Our meta-analysis has numerous important strengths. We used unified and a priori defined criteria for our comprehensive literature search and extraction of relevant information from included studies. We conducted stratified analyses to identify potential sources of heterogeneity and provided precise and valid risk estimates throughout. Notably, we excluded studies that assessed physical inactivity instead of sedentary behaviour as the exposure variable. Importantly, sensitivity analysis for unmeasured cofounding, the E-Value has not yet been conducted in other meta-analyses covering the association between sedentary behaviour and ovarian cancer.
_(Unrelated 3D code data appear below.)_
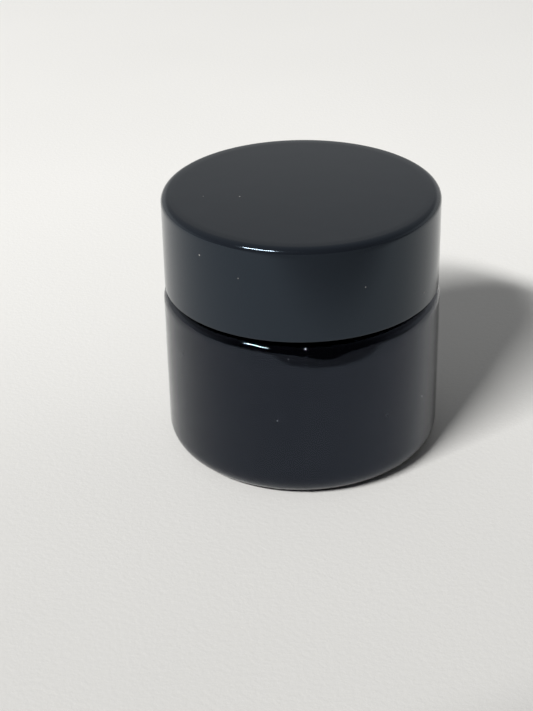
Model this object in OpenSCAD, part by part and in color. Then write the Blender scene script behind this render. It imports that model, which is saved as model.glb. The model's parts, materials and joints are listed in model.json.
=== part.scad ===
// Screw-lidded cosmetic cream jar of 50 ml: a thick-walled glass jar, and a double-wall
// lid made of a smooth outer shell and a threaded insert that snaps into it. A foam wad
// hangs loose in the lid and presses on a removable inner disc that covers the mouth.
// Millimetres. The origin is the centre of the ring that the jar stands on, and +Z is up.

/* [Glass body] */
// Outer diameter of the body
jar_d = 56; // [46:0.5:72]
// Height of the shoulder above the table
shoulder_h = 34.6; // [28:0.2:60]
// Thickness of the side wall
glass_wall = 4; // [3:0.1:5]
// Thickness of the glass under the shoulder
shoulder_t = 4; // [3:0.1:5]
// Height of the inside floor above the table
glass_floor = 7; // [4:0.1:9]
// Outer radius between the side and the base
heel_r = 4.5; // [2:0.1:6]
// Outer radius between the side and the shoulder
shoulder_r = 2.4; // [0.8:0.1:3]
// Inner radius between the side and the floor
floor_r = 5; // [2:0.1:7]
// Depth of the hollow under the base
push_up = 1.5; // [0.5:0.1:2.5]
// Width of the ring that the jar stands on
bearing_w = 3; // [1.5:0.1:5]

/* [Neck] */
// Height of the neck above the shoulder
neck_h = 11.5; // [9.5:0.1:16]
// Thickness of the neck wall
neck_wall = 2.75; // [2:0.05:4]
// Radius on the outer edge of the rim
rim_r = 0.8; // [0.3:0.1:1.2]
// Rise of the thread in one turn
pitch = 4.233; // [3.6:0.001:5]
// Turns of thread on the neck
neck_turns = 1.25; // [0.75:0.05:1.4]
// How far the glass thread stands out
thread_depth = 1.2; // [0.8:0.05:1.4]
// Width of the glass thread at its root
thread_w = 2.4; // [1.6:0.05:2.6]

/* [Lid] */
// How far the lid's side is set in from the body's
lid_step = 0.3; // [0:0.05:1]
// Gap between the lid's lower edge and the shoulder
lid_gap = 0.35; // [0.2:0.05:1]
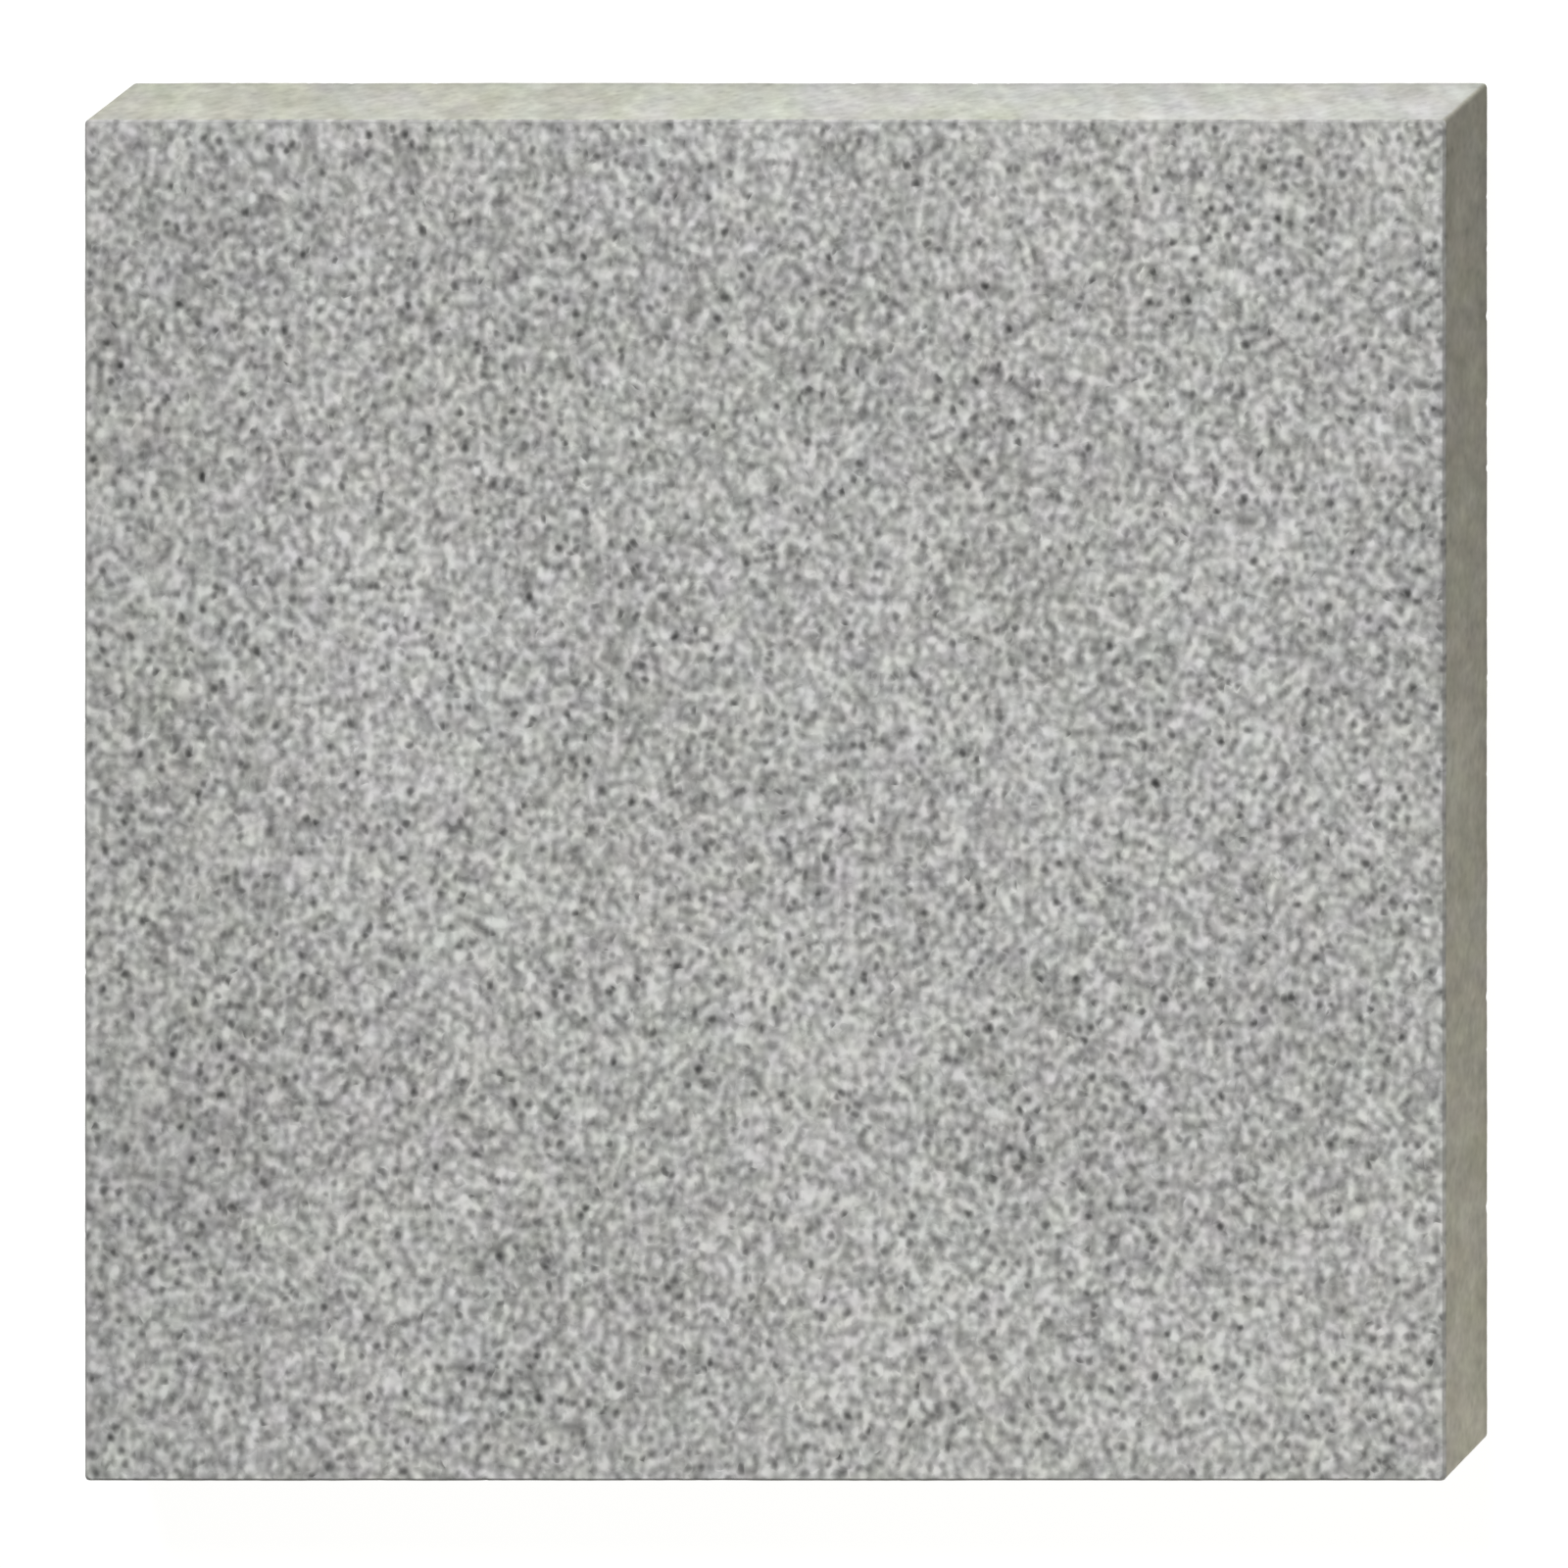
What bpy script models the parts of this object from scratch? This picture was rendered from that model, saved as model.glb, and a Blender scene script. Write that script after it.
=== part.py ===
"""Granite slab for leather tooling: one square block of speckled grey stone, struck on from above.

Metres, +Z up. The slab lies flat: its underside is on z = 0, its middle is over the origin, and the
polished working face looks up. The stone is quarried, sawn to size and polished in one piece, so
the object is a single solid.
"""

import bmesh
import bpy

INCH = 0.0254

# Driving dimensions
SLAB_WIDTH = 12 * INCH  # along X
SLAB_LENGTH = 12 * INCH  # along Y
SLAB_THICKNESS = 1 * INCH  # along Z, from underside to working face
CORNER_RADIUS = 0.0012  # rounding of the four upright corners
FACE_ARRIS = 0.0006  # each leg of the 45 degree arris ground round the working face
UNDERSIDE_ARRIS = 0.0004  # the same round the underside
CORNER_SEGMENTS = 4  # facets in each rounded corner

# Names of the vertex groups that mark the rims to be eased
FACE_RIM = "face_rim"
UNDERSIDE_RIM = "underside_rim"

# Appearance of the stone, as linear colour
STONE_COLOUR = (0.395, 0.397, 0.384, 1.0)
STONE_ROUGHNESS = 0.45


def clear_scene():
    """Remove whatever the open file holds, so that only the slab is left."""
    for old in list(bpy.data.objects):
        bpy.data.objects.remove(old, do_unlink=True)
    for old in list(bpy.data.collections):
        bpy.data.collections.remove(old)


def new_collection(name):
    """Return a new collection linked to the scene."""
    collection = bpy.data.collections.new(name)
    bpy.context.scene.collection.children.link(collection)
    return collection


def granite_material():
    """The stone's plain colour: opaque, not metallic, between honed and polished."""
    material = bpy.data.materials.new("granite")
    material.use_nodes = True
    shader = material.node_tree.nodes["Principled BSDF"]
    shader.inputs["Base Color"].default_value = STONE_COLOUR
    shader.inputs["Roughness"].default_value = STONE_ROUGHNESS
    shader.inputs["Metallic"].default_value = 0.0
    return material


def sawn_block(name):
    """The block as it leaves the saw, about its own middle, with its upright edges marked for rounding."""
    shape = bmesh.new()
    bmesh.ops.create_cube(shape, size=1.0)
    bmesh.ops.scale(shape, vec=(SLAB_WIDTH, SLAB_LENGTH, SLAB_THICKNESS), verts=shape.verts)
    weight = shape.edges.layers.float.new("bevel_weight_edge")
    for edge in shape.edges:
        low, high = sorted(vertex.co.z for vertex in edge.verts)
        edge[weight] = 1.0 if high > low else 0.0
    mesh = bpy.data.meshes.new(name)
    shape.to_mesh(mesh)
    shape.free()
    return bpy.data.objects.new(name, mesh)


def mark_rim(block, name, is_on_rim):
    """Put the vertices that lie on a rim into a vertex group."""
    group = block.vertex_groups.new(name=name)
    rim = [vertex.index for vertex in block.data.vertices if is_on_rim(vertex.co)]
    group.add(rim, 1.0, "REPLACE")


def round_corners(block):
    """Round the four upright edges."""
    bevel = block.modifiers.new("upright_corners", "BEVEL")
    bevel.limit_method = "WEIGHT"
    bevel.width = CORNER_RADIUS
    bevel.segments = CORNER_SEGMENTS


def grind_arris(block, rim, leg):
    """Take the sharpness off one rim with a flat 45 degree arris."""
    bevel = block.modifiers.new(rim, "BEVEL")
    bevel.limit_method = "VGROUP"
    bevel.vertex_group = rim
    bevel.width = leg
    bevel.segments = 1


def granite_slab(collection):
    """The whole slab: sawn, its corners rounded, its rims eased, standing on z = 0."""
    block = sawn_block("granite_slab")
    mark_rim(block, FACE_RIM, lambda place: place.z > 0)
    mark_rim(block, UNDERSIDE_RIM, lambda place: place.z < 0)
    round_corners(block)
    grind_arris(block, FACE_RIM, FACE_ARRIS)
    grind_arris(block, UNDERSIDE_RIM, UNDERSIDE_ARRIS)
    block.data.materials.append(granite_material())
    block.location.z = SLAB_THICKNESS / 2
    collection.objects.link(block)
    return block


clear_scene()
granite_slab(new_collection("granite_slab"))
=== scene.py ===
"""Granite tooling slab, seen as in a catalogue picture: its square face to the viewer, its depth going
back to the upper right. The stone is one mesh with a polished face, sawn sides and a sawn underside.

Metres, +Z up. The slab lies flat on the floor with its working face up.
"""

import math

import bpy
import numpy as np
from mathutils import Matrix, Vector


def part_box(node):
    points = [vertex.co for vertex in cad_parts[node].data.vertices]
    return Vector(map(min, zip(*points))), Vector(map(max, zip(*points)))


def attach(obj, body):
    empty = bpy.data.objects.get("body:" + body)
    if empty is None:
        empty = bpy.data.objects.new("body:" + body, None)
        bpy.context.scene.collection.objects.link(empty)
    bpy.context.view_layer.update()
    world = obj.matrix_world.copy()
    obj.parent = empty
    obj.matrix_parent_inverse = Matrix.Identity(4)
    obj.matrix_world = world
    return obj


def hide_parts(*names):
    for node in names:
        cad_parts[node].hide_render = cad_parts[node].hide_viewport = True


MM = 0.001
SEED = 12

# The stone's rims, which match the CAD solid
CORNER_RADIUS = 1.2 * MM
FACE_ARRIS = 0.6 * MM
UNDERSIDE_ARRIS = 0.4 * MM

# The mesh: steps along each side of the rim, a power of two, halved again and again towards the middle
SIDE_STEPS = 512
SIDE_ROWS = 24
FACE_HALVINGS = (4.5 * MM, 7 * MM, 12 * MM, 22 * MM)  # insets at which the face's rings halve
UNDERSIDE_HALVINGS = (4.5 * MM, 7 * MM)
RIM_INSETS = (3.0 * MM, 2.2 * MM, 1.4 * MM, 0.8 * MM)  # rings beside an arris, outermost last
ARRIS_CROWN = 0.42  # an arris's middle is this share of its leg in from both faces: 0.5 is flat
SHARP_ANGLE = 40  # degrees: an edge that turns more than this isn't smoothed

# How deep the saw's traces are, in mm
RIDGE_DEPTH = 0.04
GRAIN_DEPTH = 0.06
HOLLOW_DEPTH = 0.10
ARC_DEPTH = 0.08

# Material slots of the slab's mesh
FACE_SLOT, SIDE_SLOT, UNDERSIDE_SLOT = range(3)

# The stone's looks. Tones are 0 to 1 as the eye sees them, and turn into light by a power
EYE_POWER = 2.2
STONE_TONE = 0.675
SAWN_TONE = 0.598
# The arris and the chips are ground stone, and their darker tone is also painted shade along the rims
# and in the chips
GROUND_AND_SHADE_TONE = 0.45  # what the arris and the chips tend to
GRAIN_STRETCH = (1.02, 0.90, 0.97)  # the crystals lie a little longer along Y
FACE_TINT = (1.0, 0.983, 0.927)
SAWN_TINT = (1.0, 0.995, 0.92)
BLOTCH_LEAN = (-0.40, -0.36, -0.5)  # the sides' blotches are drawn out through the thickness and lean
SIDE_STREAKS = (0.08, 0.08, 1.0)  # streaks run round the slab on its sides
UNDERSIDE_STREAKS = (0.1, 1.0, 1.0)  # and along X on the underside
SAWN_CONTRAST = 0.14  # the share of the crystals' contrast that dust leaves on a sawn side
# A yellowish colour for stains, which also serves as painted shade at the left end and on the right
# side
STAIN_AND_SHADE_COLOUR = (0.925, 0.925, 0.82, 1.0)
# painted shade: the right side is made darker and warmer, as under its dimmer, warmer light
RIGHT_SIDE_PAINTED_SHADE = (0.97, 0.937, 0.923, 1.0)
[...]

However, there are some limitations to our meta-analysis. Firstly, study designs were heterogenous (prospective cohort and case–control studies). As the number of existing prospective cohort studies on this topic is still small, more high-quality research is required to confirm our results. In addition, almost all studies used self-administered questionnaires [14, 16, 18] or standardised interviews [13, 15, 17] to assess sedentary behaviour instead of objective measures, such as accelerometry. This may have misclassified the true extent of sedentary behaviour [6, 53]. One study [19] used job title assignment to assess sedentary behaviour, which may have resulted in an inaccurate reflection of the actual time spent in sedentary pursuit, due to possible within-job variation, changes in job requirements over time or seasonal changes [54]. These limitations may have led to a certain level of measurement error, but risk estimates would have tended to be underestimated instead of overstated by non-differential misclassification of sedentary behaviour levels [6]. Thus, the true detrimental effect of sedentary behaviour on ovarian cancer risk may be stronger than estimated in our analysis. The analysed data do not allow us to make any assumptions about the association between sedentary behaviour and tumour biology such as specific biological characteristics of ovarian cancer. We found some between-study heterogeneity in the definition of high versus low levels of sedentary behaviour. Addressing this shortcoming by conducting dose–response analyses was not feasible due to the small number of included studies. Caution must be exercised when interpreting our results regarding potential effect measure modification of the sedentary behaviour and ovarian cancer relation because some of our stratified analyses were limited by small sample sizes. Also, insufficient data was the reason we were unable to assess the risk of each histological subtype separately, as only one included study analysed different subtypes of ovarian cancer [16]. Future research should take this into account and consider differentiating between histological subtypes.

In conclusion, this quantitative analysis of all available studies indicates that sedentary behaviour increases the risk of ovarian cancer. Our results represent an important step towards considering sedentary behaviour as a modifiable risk factor for ovarian cancer. Therefore, endeavours to reduce time spent sedentary throughout our everyday lives are to be encouraged on an individual and public health level.